Aujourd'hui, ils sont 80 bénévoles dans l'association. Objectif : "Pouvoir aller à la rencontre des établissements scolaires et faire de la sensibilisation". Du collège aux classes supérieures, en trois ans, DBSP a déjà réalisé plus de cent interventions en milieu scolaire, majoritairement en Alsace. "Je vais prendre une alternante, on n'y arrive plus."

"Les jeunes sont la clé, ils construisent le monde de demain. On voit de tout : des jeunes engagés, d'autres pétris de sexisme ordinaire ou de misogynie intégrée. L'idée, c'est de les faire réfléchir sans leur faire la morale. Des discussions autour des problématiques rencontrées dans l'établissement, des jeux de cartes, de mise en situation."

Tout un programme

Emanouela n'est pas naïve. Elle sait que le chemin est encore long et incertain "On provoque des petites prises de conscience, on sème des graines de réflexion. Pour la suite, évidemment, on ne peut présumer du résultat, c'est, de surcroît, difficilement quantifiable."

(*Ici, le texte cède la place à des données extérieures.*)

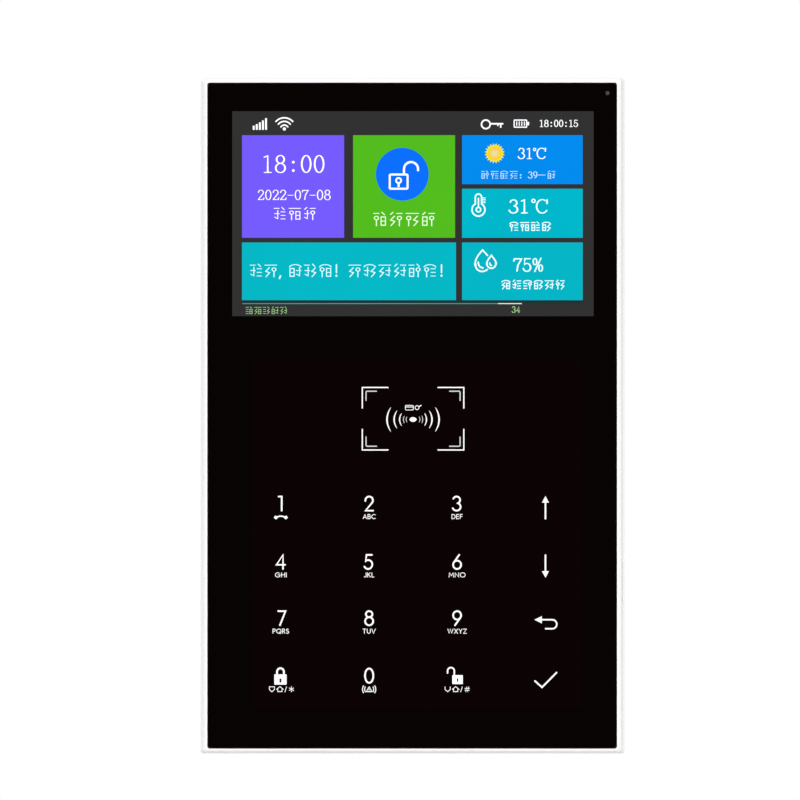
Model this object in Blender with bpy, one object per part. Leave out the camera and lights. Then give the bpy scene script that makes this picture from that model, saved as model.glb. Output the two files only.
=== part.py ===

Ça me rend folle. D’être regardée comme une vitrine un jour de solde, d’être sollicitée, c’est épuisant

Emanouela Todorova

Et d'ailleurs, pas plus tard que l'autre soir, Emanouela s'est fait harceler. De nouveau." Je rentrais du resto, y a un mec à vélo qui me suit pendant 300 mètres. Il me demande mon snap. Ça me rend folle. D’être regardée comme une vitrine un jour de solde, d’être sollicitée, c’est épuisant."

Alors Emanouela poursuit sa lutte. Par tous les moyens. Festifs aussi. Cette semaine a lieu durant cinq jours, à Strasbourg, la seconde édition du festival DBSP, mêlant conférences, débats, concerts." Parler de choses difficiles tout en se célébrant et en créant un monde safe et bienveillant." Tout un programme oui. Ambitieux. À l'image d'Emanouela.